Ama bu kadarla bitmiyor; daha rasyonel adımlar atmamız lazım. Araştırmacıları YZ’nin etik kullanımı konusunda eğitmeliyiz—mesela, üniversitelerde kısa kurslar veya atölyelerle bu bilinç yerleşebilir. YZ’nin sunduğu kolaylıklara kapılıp gitmek yerine, çıktıları eleştirel bir gözle incelemeyi öğretmeliyiz. Küresel çapta bir iş birliği de şart; UNESCO gibi kuruluşlar, YZ’nin akademideki rolü için ortak kurallar koyabilir. Bu kurallar, hem ülkeler arası adaleti sağlar hem de kaosu önler. Pratikte, üniversiteler bu standartları benimseyip, mesela etik eğitim sertifikasını yükselme kriterlerine ekleyebilir. Böylece, YZ’nin gücünden faydalanırken, akademik dünyanın ruhunu kaybetmeyiz.

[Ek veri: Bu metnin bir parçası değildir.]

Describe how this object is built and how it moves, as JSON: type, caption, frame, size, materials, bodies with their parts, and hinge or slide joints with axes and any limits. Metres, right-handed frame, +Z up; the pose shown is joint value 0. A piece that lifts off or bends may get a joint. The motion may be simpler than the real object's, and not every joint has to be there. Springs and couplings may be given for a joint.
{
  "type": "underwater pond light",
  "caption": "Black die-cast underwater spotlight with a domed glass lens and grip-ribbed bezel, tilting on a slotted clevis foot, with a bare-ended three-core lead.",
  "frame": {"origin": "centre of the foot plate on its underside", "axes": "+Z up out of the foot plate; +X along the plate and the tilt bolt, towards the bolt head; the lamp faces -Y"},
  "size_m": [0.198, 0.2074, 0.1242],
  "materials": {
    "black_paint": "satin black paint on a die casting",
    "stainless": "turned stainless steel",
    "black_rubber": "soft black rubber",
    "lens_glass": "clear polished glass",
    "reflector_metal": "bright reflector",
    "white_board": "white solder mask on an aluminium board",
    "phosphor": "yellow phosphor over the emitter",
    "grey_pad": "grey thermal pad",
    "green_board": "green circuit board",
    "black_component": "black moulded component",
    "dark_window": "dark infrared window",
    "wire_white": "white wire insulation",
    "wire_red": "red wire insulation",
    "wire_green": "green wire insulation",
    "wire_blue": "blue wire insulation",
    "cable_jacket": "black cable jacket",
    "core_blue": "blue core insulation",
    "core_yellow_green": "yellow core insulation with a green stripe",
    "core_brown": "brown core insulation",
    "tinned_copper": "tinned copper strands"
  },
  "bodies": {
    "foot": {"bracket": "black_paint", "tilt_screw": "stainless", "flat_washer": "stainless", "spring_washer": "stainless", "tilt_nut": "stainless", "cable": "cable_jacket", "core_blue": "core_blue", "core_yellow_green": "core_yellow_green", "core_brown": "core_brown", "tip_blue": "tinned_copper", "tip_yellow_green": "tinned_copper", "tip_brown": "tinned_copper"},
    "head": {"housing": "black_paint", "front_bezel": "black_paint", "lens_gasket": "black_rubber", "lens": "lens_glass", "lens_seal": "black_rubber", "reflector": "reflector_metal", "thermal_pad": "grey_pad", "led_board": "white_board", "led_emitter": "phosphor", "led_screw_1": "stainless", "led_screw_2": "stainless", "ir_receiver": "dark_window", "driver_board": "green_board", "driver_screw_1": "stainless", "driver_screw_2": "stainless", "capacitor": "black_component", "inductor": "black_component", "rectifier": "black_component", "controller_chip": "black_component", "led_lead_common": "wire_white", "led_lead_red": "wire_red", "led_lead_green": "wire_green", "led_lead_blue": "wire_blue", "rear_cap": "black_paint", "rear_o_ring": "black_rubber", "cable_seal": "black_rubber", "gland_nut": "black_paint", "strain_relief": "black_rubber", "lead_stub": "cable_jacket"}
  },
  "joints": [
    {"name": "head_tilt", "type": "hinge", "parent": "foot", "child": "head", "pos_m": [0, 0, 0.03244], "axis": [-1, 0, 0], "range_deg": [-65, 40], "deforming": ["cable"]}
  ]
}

Sonuç olarak, YZ’nin akademik yayıncılıktaki bu devrimi durdurulamaz bir gerçeklik. Orijinal makaleleri, derlemeleri ve diğer her türlü makale çeşidini insan eli değmeden üretmesi, hem bir nimet hem de bir tehdit. Eğer harekete geçmezsek, insan ve makine zekâsı arasındaki sınırlar kaybolacak; akademik sorgulama, otomasyonun gölgesinde bir gölge oyunu haline gelecek. Ama doğru adımlarla—kriterleri yeniden tanımlayıp, etiği ve eğitimi merkeze alarak—bu geleceği şekillendirebiliriz. YZ’yi bir ortak olarak kabul edelim, ama ipleri elimizde tutalım.